If you are interested in contributing to the project, we welcome and thank you. We want to make the best decentralized and effective blockchain platform available and we appreciate your willingness to help us.
Did you discover a bug? Do you have a feature request? Filing issues is an easy way anyone can contribute and helps us improve Beaker. We use GitHub Issues to track all known bugs and feature requests.
Before logging an issue be sure to check current issues, check the [open GitHub issues][issues_url] to see if your issue is described there.
If you’d like to contribute to any of the repositories, please file a [GitHub issue][issues_url] using the issues menu item. Make sure to specify whether you are describing a bug or a new enhancement using the Bug report or Feature request button.

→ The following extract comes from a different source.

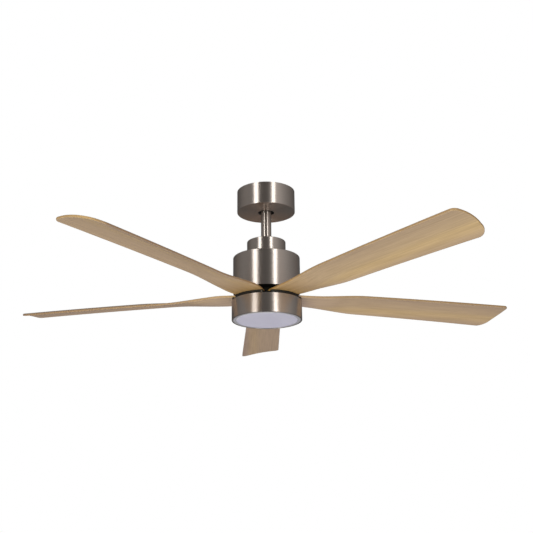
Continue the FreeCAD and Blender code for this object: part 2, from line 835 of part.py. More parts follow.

See the GitHub help guide for more information on filing an issue.
Prior to contributing, an Issue should be filed to describe the bug or new feature. This helps align goals and design the solution before putting effort into the changes.
For each of our repositories we use the same model for contributing code. Developers wanting to contribute must create pull requests. This process is described in the GitHub Creating a pull request from a fork documentation.
With few exceptions, each pull request should be initiated against the master branch in the Beaker repository. After a pull request is submitted the core development team will review the submission and communicate with the developer using the comments sections of the PR. After the submission is reviewed and approved, it will be merged into the master branch of the source. These changes will be merged to our release branch on the next viable release date.
We make a best-effort attempt to adhere to PEP 8 - Style Guide for Python Code
A linter is run during CI to perform some basic checks.
After running poetry install
to set up your Python virtual environment for this project,
you will want to run (after activating the virtual environment with poetry shell
if required) pre-commit install
.
This will set up linting, formatting, and static analysis to run prior to any git commits you make to avoid potential issues.
Every directory containing source code should be a Python module, meaning it should have an __init__.py
file. This __init__.py
file is responsible for exporting all public objects (i.e. classes, functions, and constants) for use outside of that module.
Modules may be created inside of other modules, in which case the deeper module is called a submodule or child module, and the module that contains it is called the parent module. For example, beaker
is the parent module to beaker.client
.
A sibling module is defined as a different child module of the parent module. For example, beaker.client
and beaker.testing
are sibling modules.
When a runtime file in this codebase needs to import another module/file in this codebase, you should import the absolute path of the module/file, not the relative one, using the from X import Y
method.
Test code is typically any file that ends with _test.py
or is in the top-level tests
folder. In
order to have a strong guarantee that we are testing in a similar environment to consumers of this
library, test code is encouraged to import only the top-level Beaker module, either with
from beaker import X, Y, Z
or import beaker as bkr
.
This way we can be sure all objects that should be publicly exported are in fact accessible from the top-level module.
The only exception to this should be if the tests are for a non-exported object, in which case it is necessary to import the object according to the runtime rules in the previous section.